Занавес опустился: «Объявляется перерыв».
Мэдоффа снова заковали в наручники и повели к боковой двери. Ему исполнился семьдесят один год, и, будь у него еще две таких жизни, он провел бы их в тюрьме.
Еще одна глава истории аферы Мэдоффа была закрыта всего через три дня после вынесения приговора. В восьми километрах от федерального суда по направлению к окраине в гардеробной главной спальни пентхауса на Восточной Шестьдесят четвертой стояла судебный маршал (пристав), и Рут Мэдофф выясняла у нее, какие вещи можно разложить по коробкам и забрать с собой.
Рут Мэдофф оставляла технику, мебель, предметы искусства, дизайнерскую одежду, вечерние платья, шубы из лучших мехов – все «застрахованное и готовое к продаже имущество» в доме, который когда-то был ее собственным. Ей сказали, что она может сохранить вещи, которые маловероятно продать, и она надеялась сохранить сильно поношенную меховую шубу тридцатилетней давности, которую держала в руках и которая была слишком старой и не стоила ни гроша.
Ну, хоть доллар-то она стоит, ответила пристав.
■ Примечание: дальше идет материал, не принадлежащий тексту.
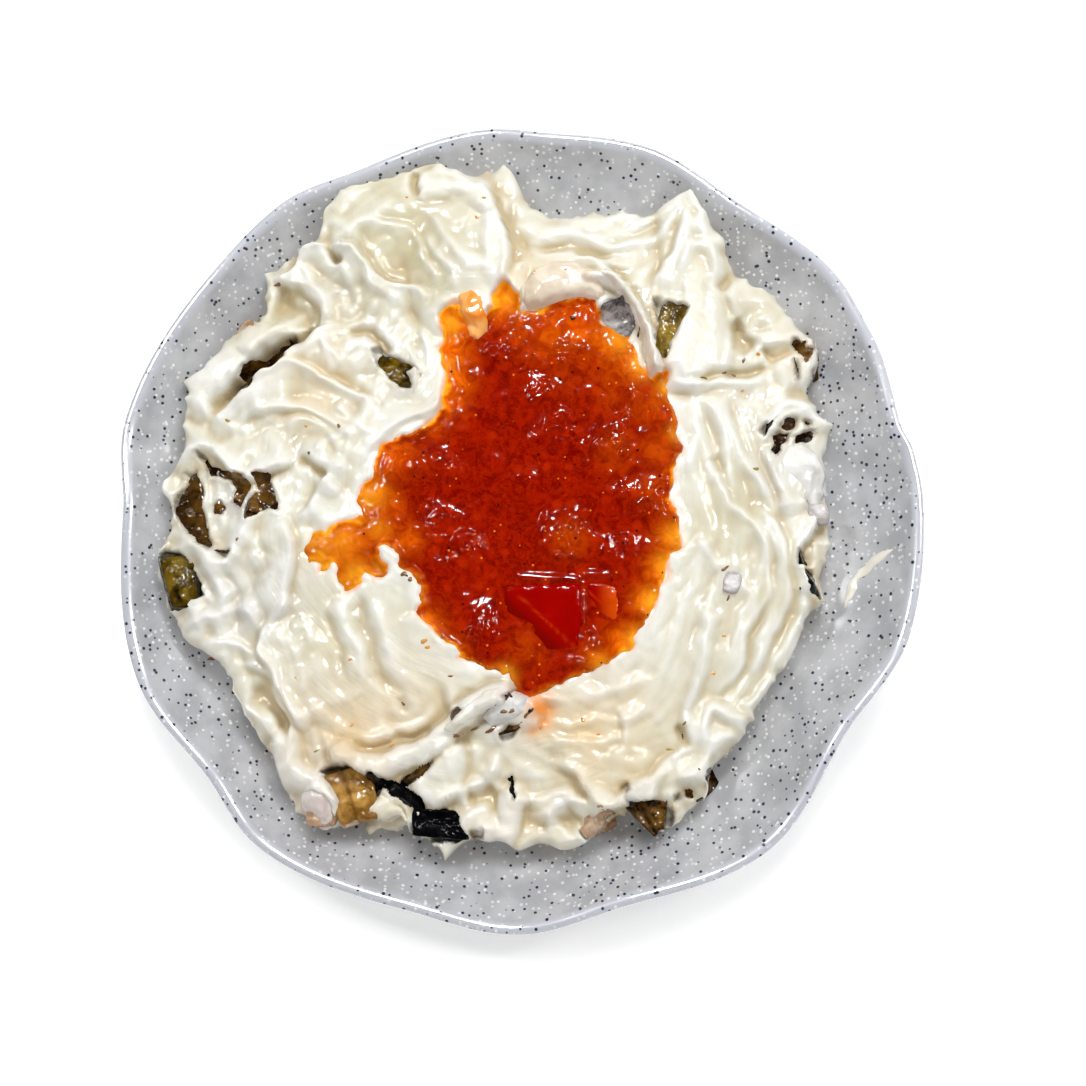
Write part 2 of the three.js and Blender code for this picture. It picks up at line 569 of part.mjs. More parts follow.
// Adds a chunk, cut clear of the chunks placed before it, and keeps its pocket.
function addChunk(name, { chunk, pocket }, look) {
  const clear = pockets.reduce((rest, earlier) => rest.subtract(earlier), chunk);
  pockets.push(pocket);
  addPiece(name, toGeometry(mainBody(clear)), look);
}

Object.entries(TOMATO).forEach(([name, piece], index) => {
  const placed = placedChunk(piece, index + 2, sauceTop, 1, TOMATO_SQUARENESS);
  addChunk(`tomato_${name}`, placed, TOMATO_LOOK);
});

Object.entries(EGGPLANT).forEach(([name, piece], index) => {
  const detail = Math.max(...piece.size) > LARGE_CHUNK ? 2 : 1;
  const placed = placedChunk(piece, index, yogurtTop, detail, EGGPLANT_SQUARENESS);
  addChunk(`eggplant_${name}`, placed, [FLESH_COLOURS[piece.flesh], EGGPLANT_ROUGHNESS]);
});

for (const pocket of pockets) {
  yogurt = yogurt.subtract(pocket);
  sauce = sauce.subtract(pocket);
}

addPiece("yogurt", toGeometry(mainBody(yogurt)), YOGURT_LOOK);
addPiece("sauce", toGeometry(mainBody(sauce)), SAUCE_LOOK);

export default dish;
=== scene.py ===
"""The looks of a dish of fried eggplant in thick yogurt with tomato sauce.

Lengths in this script are millimetres until a mesh is made, and +Z is up. The yogurt, sauce and
plate are worked out from nearly the same outlines and folds as the solids that they stand for.
Colours are linear.
"""
import math

import bpy
import numpy as np
from mathutils import Matrix, Vector


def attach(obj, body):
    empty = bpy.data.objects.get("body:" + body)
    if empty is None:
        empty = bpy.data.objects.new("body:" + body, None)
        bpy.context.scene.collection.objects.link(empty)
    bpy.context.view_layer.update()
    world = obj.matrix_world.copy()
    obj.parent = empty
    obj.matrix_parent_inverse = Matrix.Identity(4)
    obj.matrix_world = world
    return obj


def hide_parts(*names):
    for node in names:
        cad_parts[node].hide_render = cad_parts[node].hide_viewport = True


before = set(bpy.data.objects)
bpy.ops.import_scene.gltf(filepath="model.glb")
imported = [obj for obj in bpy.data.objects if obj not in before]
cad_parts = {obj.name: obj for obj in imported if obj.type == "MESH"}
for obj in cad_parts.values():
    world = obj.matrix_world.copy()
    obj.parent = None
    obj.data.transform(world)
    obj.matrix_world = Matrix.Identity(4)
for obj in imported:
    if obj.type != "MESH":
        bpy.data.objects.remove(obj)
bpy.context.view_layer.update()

MM = 0.001
BODY = "root"

# ---- Driving dimensions, as in the solids ----
PLATE_RADIUS = 100.0
PLATE_HEIGHT = 21.5
FOOT_RADIUS = 50.0
FOOT_WIDTH = 5.0
FOOT_HEIGHT = 1.8
FLOOR_LEVEL = 4.8
WAVE_START = 60.0
RIM_RISE = 1.6

MOUND = (-6.0, 5.0)
MOUND_REACH = 88.0
EDGE_LEVEL = 18.5
CROWN_LEVEL = 29.0
EDGE_WIDTH = 3.8
EDGE_SQUARENESS = 3.4

POOL_BED = 25.6
POOL_DEPTH = 2.6
POOL_FALL = 7.0
SAUCE_RISE = 4.2

# The outlines and folds on the food are traced as the camera sees them on one level, and the food
# stands higher, so they are drawn in towards the point below the camera.
BELOW_CAMERA = (35.8, -63.4)
CAMERA_LEVEL = 505.7
TRACED_LEVEL = 18.0

# ---- Outlines as (angle in degrees, radius) ----
RIM_WAVE = (
    (9.6, 99), (14, 97.2), (28, 99.3), (37, 100.4), (55, 97.2), (71, 100.5), (85, 99.2),
    (94, 100.6), (113, 98.5), (126, 101.6), (140, 100.4), (165, 102.3), (178, 98.3),
    (203, 101.6), (219, 98), (231, 101.4), (255, 98), (270, 100.2), (286, 96.9), (307, 100.6),
    (327, 95.2), (344, 99.8), (364, 99.7),
)
MOUND_EDGE = (
    (4, 81.5), (13, 84), (19, 82.5), (25, 90), (34, 86.5), (44, 84.5), (50, 87.5), (57, 90),
    (63, 80.5), (70, 77.5), (77, 74), (82, 76), (88, 84), (93, 84), (100, 88), (107, 86.5),
    (114, 88), (119, 86), (124, 80.5), (131, 81), (137, 78), (140.5, 75.5), (144, 78.5),
    (154, 80.5), (163, 81.5), (170, 78.5), (178, 82.4), (183, 81), (192, 85.7), (202, 83.5),
    (211, 78), (218, 79.5), (227, 81.5), (235, 87), (242, 90), (250, 83), (253.5, 79.7),
    (257, 84), (267, 82.8), (277, 85.4), (282, 87), (291, 82.8), (295, 84), (299, 90),
    (305, 89), (310, 84), (317, 83.8), (322, 81.5), (334, 82), (344, 83), (354, 83.6),
)
# Pulled-out tips of the yogurt: angle, reach, half width in degrees.
MOUND_TIPS = (
    (12.9, 3.0, 1.8), (57.7, 3.0, 2.2), (66.2, 2.0, 1.2), (88.4, 2.4, 1.6), (134.5, 3.6, 1.4),
    (158, 4.4, 1.8), (197, 1.6, 1.6), (237.5, 3.0, 1.6), (262.5, 5.4, 1.5), (297, 1.5, 1.4),
    (320, 2.0, 1.2), (343.2, 2.0, 1.2),
)
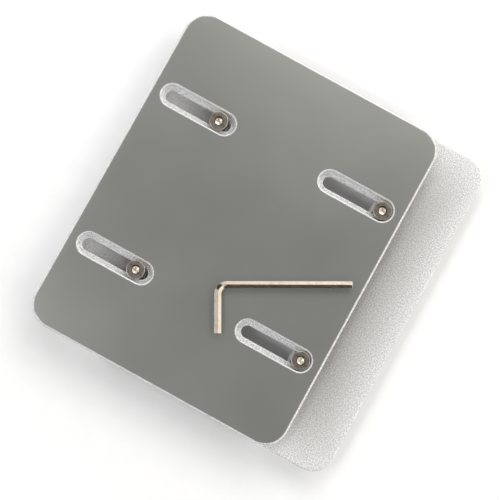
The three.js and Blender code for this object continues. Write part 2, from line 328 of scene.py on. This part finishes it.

И шуба осталась.
Остались и принадлежности для гольфа: ношеные туфли, три пары старых перчаток, разные и неновые мячи, вязанные крючком чехлы для клюшек; и семь почтовых марок в память Эллы Фицджералд, найденные в кошельке; и двадцатипятицентовик 1967 года, выуженный со дна черной кожаной сумки.
Тем временем каким-то образом стало известно, что в этот день судебные маршалы будут описывать имущество, и снаружи дома установили телекамеры. Чтобы не проходить сквозь их строй, Рут Мэдофф незаметно вышла с черного хода. Так она покинула свой дом в последний раз.